• Work to complete:
Only one span of the listing below is wanted: the lines from the one with "cad_parts[node].hide_render = cad_parts[node].hide_viewport" through the one with "wasm.setup();", reproduced exactly, both ends kept.
══════════
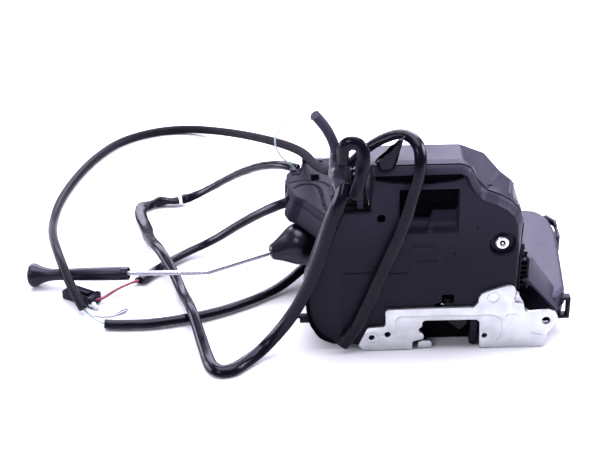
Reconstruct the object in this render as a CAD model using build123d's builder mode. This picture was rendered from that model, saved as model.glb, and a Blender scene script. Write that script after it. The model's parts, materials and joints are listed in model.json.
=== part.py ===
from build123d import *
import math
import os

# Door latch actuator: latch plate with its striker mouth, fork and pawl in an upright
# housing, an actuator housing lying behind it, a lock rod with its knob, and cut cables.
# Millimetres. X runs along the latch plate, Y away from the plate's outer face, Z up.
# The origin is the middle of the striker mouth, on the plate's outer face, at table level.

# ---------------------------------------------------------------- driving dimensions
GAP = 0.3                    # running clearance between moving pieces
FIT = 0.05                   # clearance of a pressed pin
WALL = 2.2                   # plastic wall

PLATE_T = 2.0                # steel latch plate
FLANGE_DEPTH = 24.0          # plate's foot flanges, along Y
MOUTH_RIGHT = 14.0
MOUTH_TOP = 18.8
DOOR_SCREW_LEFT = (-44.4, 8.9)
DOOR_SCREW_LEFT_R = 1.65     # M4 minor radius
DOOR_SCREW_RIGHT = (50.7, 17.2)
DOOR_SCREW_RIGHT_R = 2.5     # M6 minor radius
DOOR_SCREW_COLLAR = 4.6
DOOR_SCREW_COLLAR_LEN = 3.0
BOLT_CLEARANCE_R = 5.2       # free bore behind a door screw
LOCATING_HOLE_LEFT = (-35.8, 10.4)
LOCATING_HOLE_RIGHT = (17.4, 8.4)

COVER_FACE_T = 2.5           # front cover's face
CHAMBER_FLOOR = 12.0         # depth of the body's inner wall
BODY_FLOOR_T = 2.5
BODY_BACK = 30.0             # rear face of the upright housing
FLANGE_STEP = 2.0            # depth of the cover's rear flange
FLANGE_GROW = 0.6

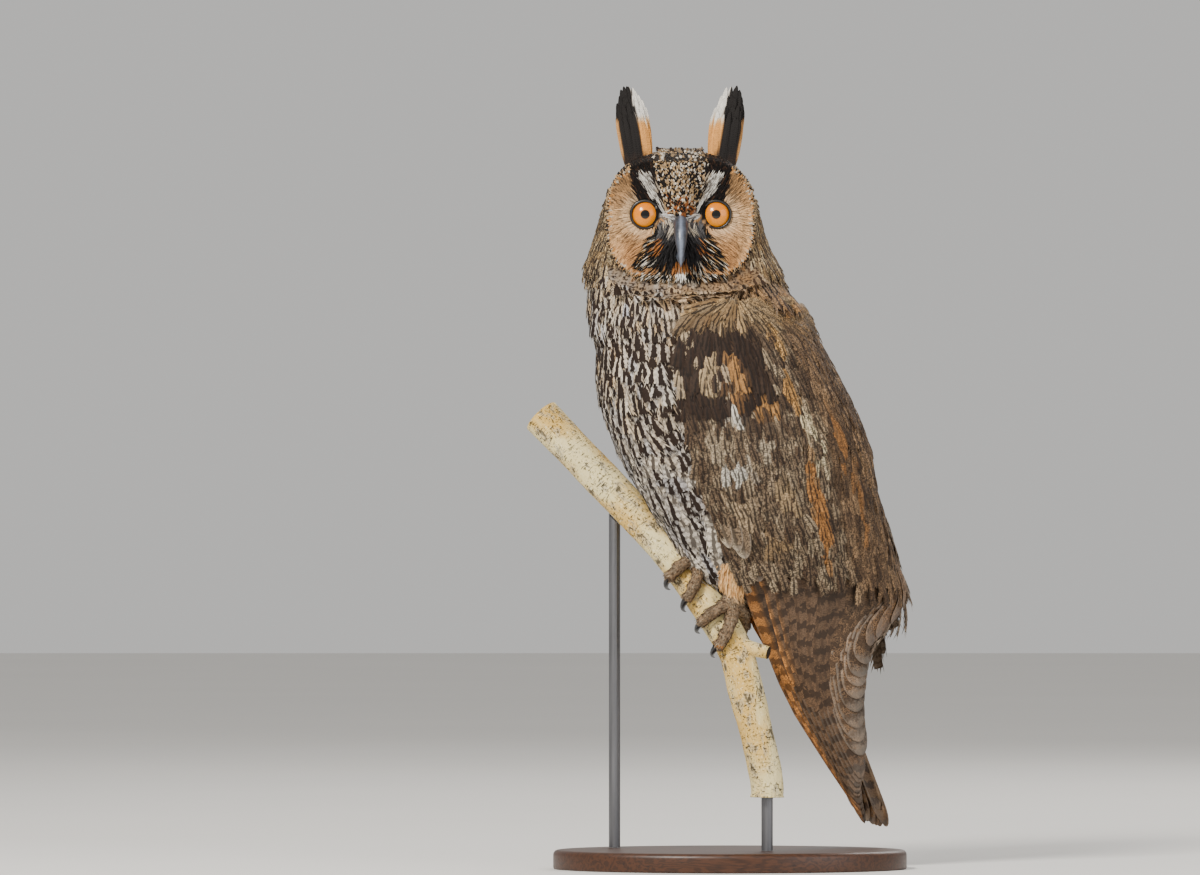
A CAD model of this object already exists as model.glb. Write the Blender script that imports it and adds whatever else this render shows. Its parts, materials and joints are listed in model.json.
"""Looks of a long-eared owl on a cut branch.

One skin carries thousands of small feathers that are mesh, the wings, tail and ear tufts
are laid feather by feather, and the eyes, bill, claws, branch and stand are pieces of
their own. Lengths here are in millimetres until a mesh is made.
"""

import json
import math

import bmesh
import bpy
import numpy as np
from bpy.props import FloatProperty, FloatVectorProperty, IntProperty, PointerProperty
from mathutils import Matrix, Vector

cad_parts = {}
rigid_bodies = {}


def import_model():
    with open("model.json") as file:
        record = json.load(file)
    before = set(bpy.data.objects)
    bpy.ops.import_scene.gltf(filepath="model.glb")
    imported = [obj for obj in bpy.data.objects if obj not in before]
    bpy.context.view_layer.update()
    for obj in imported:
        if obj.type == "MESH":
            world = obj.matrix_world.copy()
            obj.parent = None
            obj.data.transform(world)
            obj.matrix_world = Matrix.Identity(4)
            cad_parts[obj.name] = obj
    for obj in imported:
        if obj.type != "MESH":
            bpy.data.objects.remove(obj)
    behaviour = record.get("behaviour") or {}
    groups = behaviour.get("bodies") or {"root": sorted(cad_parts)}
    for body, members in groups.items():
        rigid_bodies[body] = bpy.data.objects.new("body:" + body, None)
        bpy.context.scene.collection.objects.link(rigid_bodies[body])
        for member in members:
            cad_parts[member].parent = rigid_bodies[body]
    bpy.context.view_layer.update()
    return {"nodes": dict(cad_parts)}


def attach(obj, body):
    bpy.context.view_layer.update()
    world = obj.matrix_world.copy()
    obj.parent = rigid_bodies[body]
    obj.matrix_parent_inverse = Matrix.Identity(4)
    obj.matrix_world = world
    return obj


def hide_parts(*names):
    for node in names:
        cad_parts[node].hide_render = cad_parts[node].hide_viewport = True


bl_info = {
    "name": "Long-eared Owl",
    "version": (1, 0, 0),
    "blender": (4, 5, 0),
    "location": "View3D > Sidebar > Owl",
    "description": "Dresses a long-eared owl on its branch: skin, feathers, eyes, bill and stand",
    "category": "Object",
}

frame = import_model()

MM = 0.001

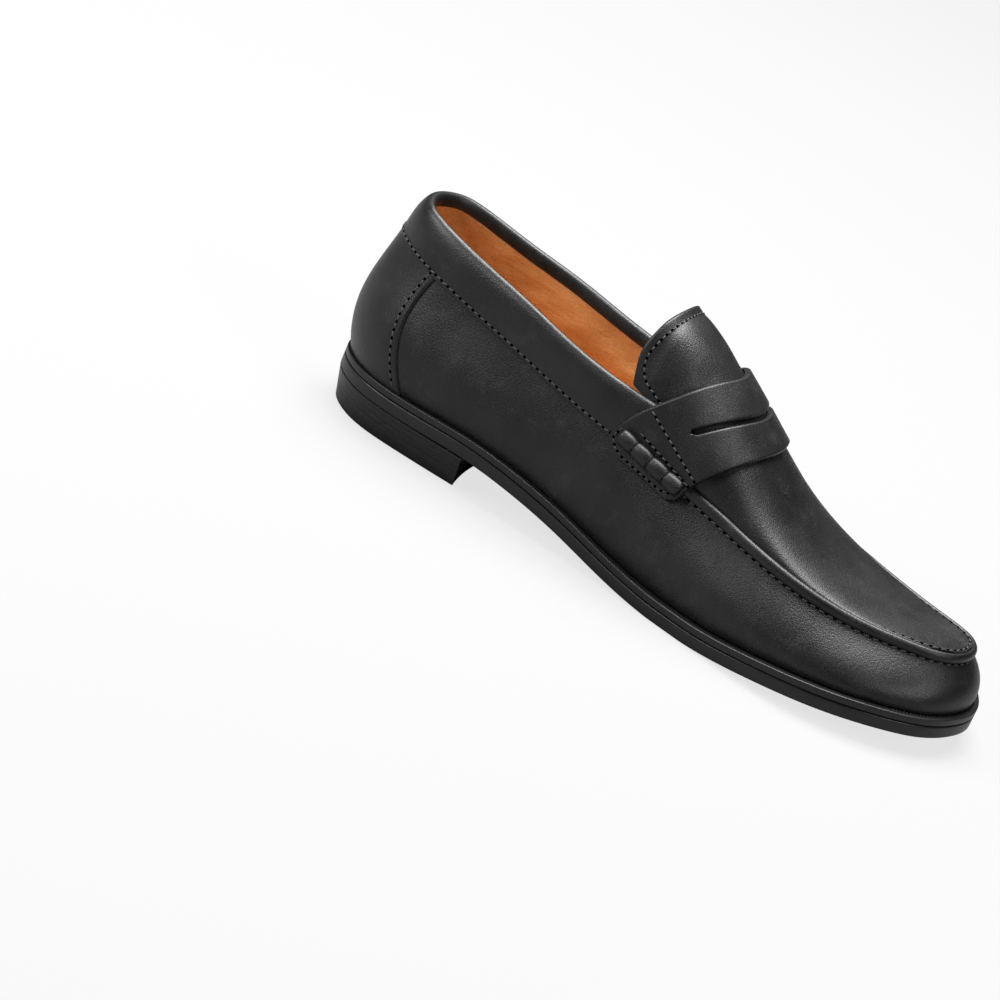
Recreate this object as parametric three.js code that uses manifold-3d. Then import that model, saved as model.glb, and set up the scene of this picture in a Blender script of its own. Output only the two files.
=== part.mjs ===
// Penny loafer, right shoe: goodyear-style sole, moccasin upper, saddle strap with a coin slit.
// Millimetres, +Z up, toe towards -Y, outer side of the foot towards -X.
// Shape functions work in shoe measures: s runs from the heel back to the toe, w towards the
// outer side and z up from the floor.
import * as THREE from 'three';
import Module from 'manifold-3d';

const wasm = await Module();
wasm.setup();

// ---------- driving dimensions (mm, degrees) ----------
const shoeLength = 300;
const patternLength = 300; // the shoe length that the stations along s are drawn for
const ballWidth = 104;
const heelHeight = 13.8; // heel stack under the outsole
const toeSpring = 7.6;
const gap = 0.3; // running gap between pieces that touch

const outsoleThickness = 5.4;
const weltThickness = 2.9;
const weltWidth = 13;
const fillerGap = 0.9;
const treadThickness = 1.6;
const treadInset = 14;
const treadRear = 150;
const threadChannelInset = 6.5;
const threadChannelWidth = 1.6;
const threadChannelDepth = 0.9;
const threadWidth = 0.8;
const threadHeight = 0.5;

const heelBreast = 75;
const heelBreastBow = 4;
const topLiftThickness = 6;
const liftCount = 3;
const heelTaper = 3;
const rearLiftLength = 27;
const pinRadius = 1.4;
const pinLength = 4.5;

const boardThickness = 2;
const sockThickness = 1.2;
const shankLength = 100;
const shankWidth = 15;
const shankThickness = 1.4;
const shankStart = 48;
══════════
• Result of this exercise:
        cad_parts[node].hide_render = cad_parts[node].hide_viewport = True


bl_info = {
    "name": "Long-eared Owl",
    "version": (1, 0, 0),
    "blender": (4, 5, 0),
    "location": "View3D > Sidebar > Owl",
    "description": "Dresses a long-eared owl on its branch: skin, feathers, eyes, bill and stand",
    "category": "Object",
}

frame = import_model()

MM = 0.001

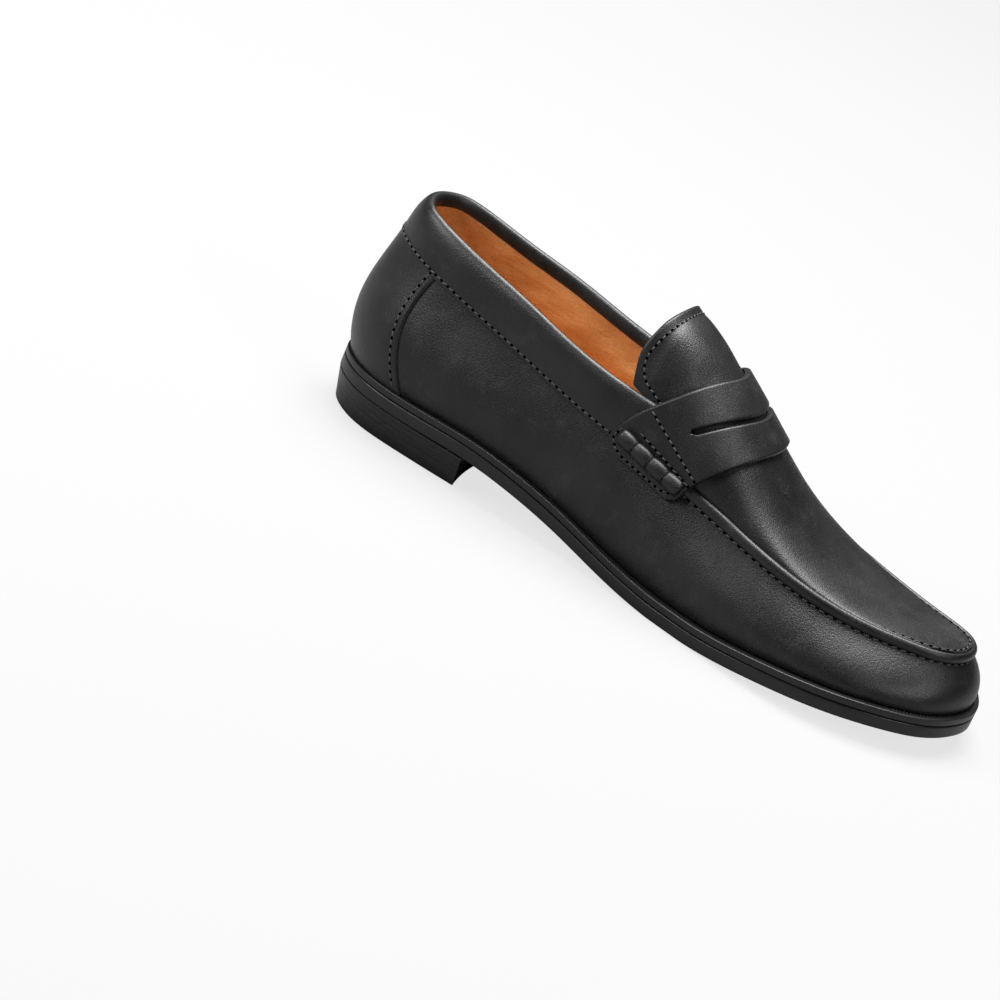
Recreate this object as parametric three.js code that uses manifold-3d. Then import that model, saved as model.glb, and set up the scene of this picture in a Blender script of its own. Output only the two files.
=== part.mjs ===
// Penny loafer, right shoe: goodyear-style sole, moccasin upper, saddle strap with a coin slit.
// Millimetres, +Z up, toe towards -Y, outer side of the foot towards -X.
// Shape functions work in shoe measures: s runs from the heel back to the toe, w towards the
// outer side and z up from the floor.
import * as THREE from 'three';
import Module from 'manifold-3d';

const wasm = await Module();
wasm.setup();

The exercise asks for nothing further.